The next evening, after making dinner with our friends Catherine and Quincy, we were struck by two realizations: we hadn't bought dessert, and we were just a few blocks from Dessert Truck's late-night parking grounds. You might recall our nighttime sugar-fix from last-year's visit, but if not, I should fill you in: Dessert Truck sells haute cuisine desserts in paper cups for six bucks. It's a brilliant business plan. On this visit, A ordered a goat cheese cake, while I opted for the pavlova. Individually, the components of the pavlova (crisp meringue, red fruit gelee, creme fraiche) were spot-on, but for some reason, they just didn't quite jive. I'm sure some of it had to do with the difficulty of breaking a meringue with a plastic spoon. That said, A's cheesecake choice more than made up for mine: a few blackberries and a drizzle of rosemary-scented caramel were a great accompaniment to the rich cake. This is one we might have to work on re-creating at home.

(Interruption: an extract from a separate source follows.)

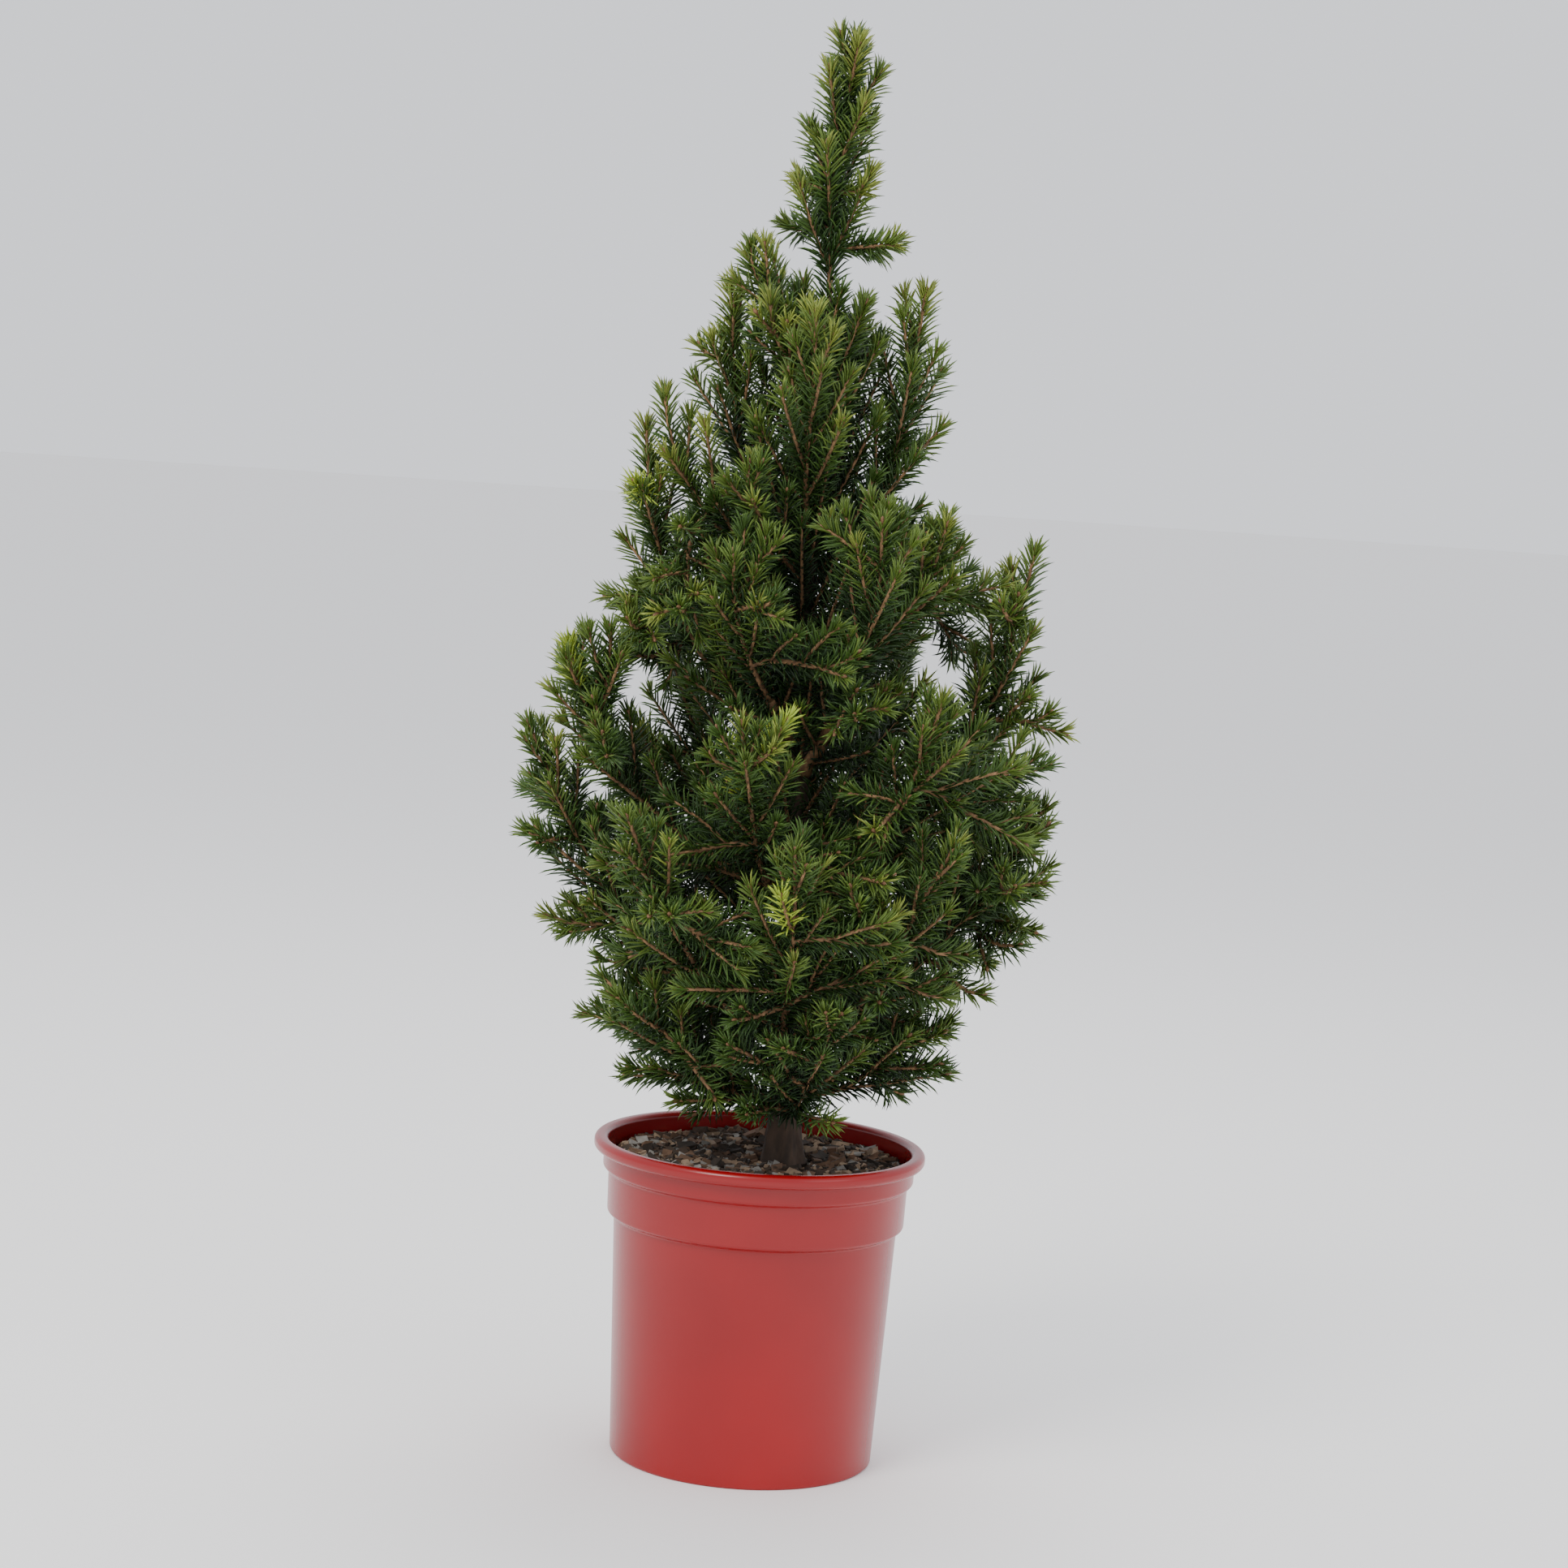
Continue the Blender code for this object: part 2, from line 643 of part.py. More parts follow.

After a few days of going without a mobile-food-fix, Hannah informed us of a weekly fixture just around the corner from her midtown workplace: the Treats Truck. Late one afternoon, we strolled up Lexington to where it was parked, only to be generously barraged by samples. Normally, I take a free taste (and I think most people are like me on this matter) and walk away thinking, "Sucker...you didn't trick me into buying anything!" But hell, the Treats Truck proprietess more than tricked us; she up-sold us two brownies, when we'd only meant to get a double-peanut-butter sandwich cookie. I have to hand it to her, though - she knows her product. The PB cookie was really good, but imagine downing an entire box of Girl Scout Tagalongs, and you'll begin to get a sense of its mouth-parching stickiness. We also enjoyed our Mexican chocolate brownie, which tasted more of Ibarra hot chocolate than the overly-infused chile concoctions everyone else seems to love. Of everything we ordered, though, the pecan butterscotch bar ranks among the most addictive desserts I've ever had; it was decadently sweet and sticky in that slightly under-baked way. With sweets this good, I suppose I could be okay with having to follow a moving target.